* begin MATERIAL PROVIDED *
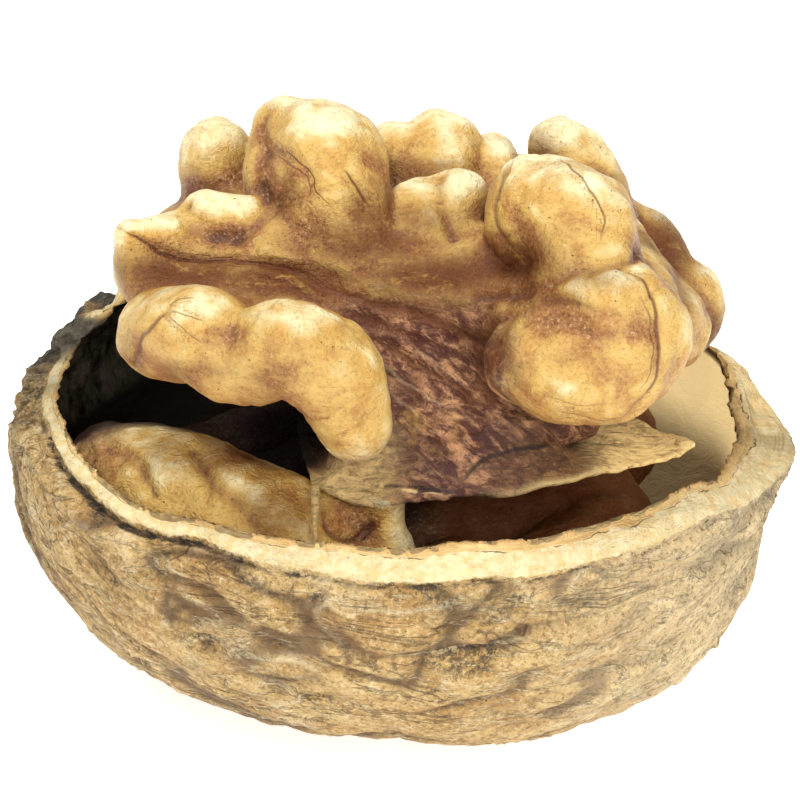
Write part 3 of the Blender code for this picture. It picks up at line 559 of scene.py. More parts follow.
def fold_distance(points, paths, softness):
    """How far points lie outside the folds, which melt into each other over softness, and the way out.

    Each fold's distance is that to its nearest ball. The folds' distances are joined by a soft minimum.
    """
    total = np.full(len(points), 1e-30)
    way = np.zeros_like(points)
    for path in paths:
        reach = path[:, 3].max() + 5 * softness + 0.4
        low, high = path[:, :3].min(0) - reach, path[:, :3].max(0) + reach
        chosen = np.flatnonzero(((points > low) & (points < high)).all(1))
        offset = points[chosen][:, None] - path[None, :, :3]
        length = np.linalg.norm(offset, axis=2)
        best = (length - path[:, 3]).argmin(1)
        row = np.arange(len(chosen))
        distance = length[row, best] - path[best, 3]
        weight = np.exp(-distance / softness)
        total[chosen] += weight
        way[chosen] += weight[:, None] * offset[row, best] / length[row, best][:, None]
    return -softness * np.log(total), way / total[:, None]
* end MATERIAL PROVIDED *
▶ WHAT YOU ARE ASKED TO DO:
Every line of the data above should be copied exactly.

▶ EXERCISE SOLUTION:
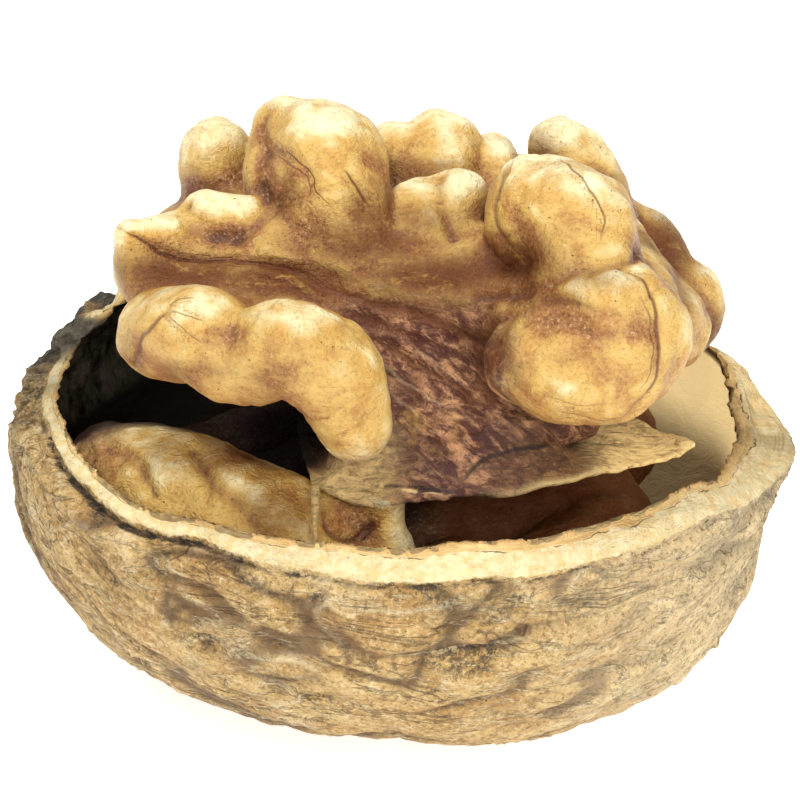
Write part 3 of the Blender code for this picture. It picks up at line 559 of scene.py. More parts follow.
def fold_distance(points, paths, softness):
    """How far points lie outside the folds, which melt into each other over softness, and the way out.

    Each fold's distance is that to its nearest ball. The folds' distances are joined by a soft minimum.
    """
    total = np.full(len(points), 1e-30)
    way = np.zeros_like(points)
    for path in paths:
        reach = path[:, 3].max() + 5 * softness + 0.4
        low, high = path[:, :3].min(0) - reach, path[:, :3].max(0) + reach
        chosen = np.flatnonzero(((points > low) & (points < high)).all(1))
        offset = points[chosen][:, None] - path[None, :, :3]
        length = np.linalg.norm(offset, axis=2)
        best = (length - path[:, 3]).argmin(1)
        row = np.arange(len(chosen))
        distance = length[row, best] - path[best, 3]
        weight = np.exp(-distance / softness)
        total[chosen] += weight
        way[chosen] += weight[:, None] * offset[row, best] / length[row, best][:, None]
    return -softness * np.log(total), way / total[:, None]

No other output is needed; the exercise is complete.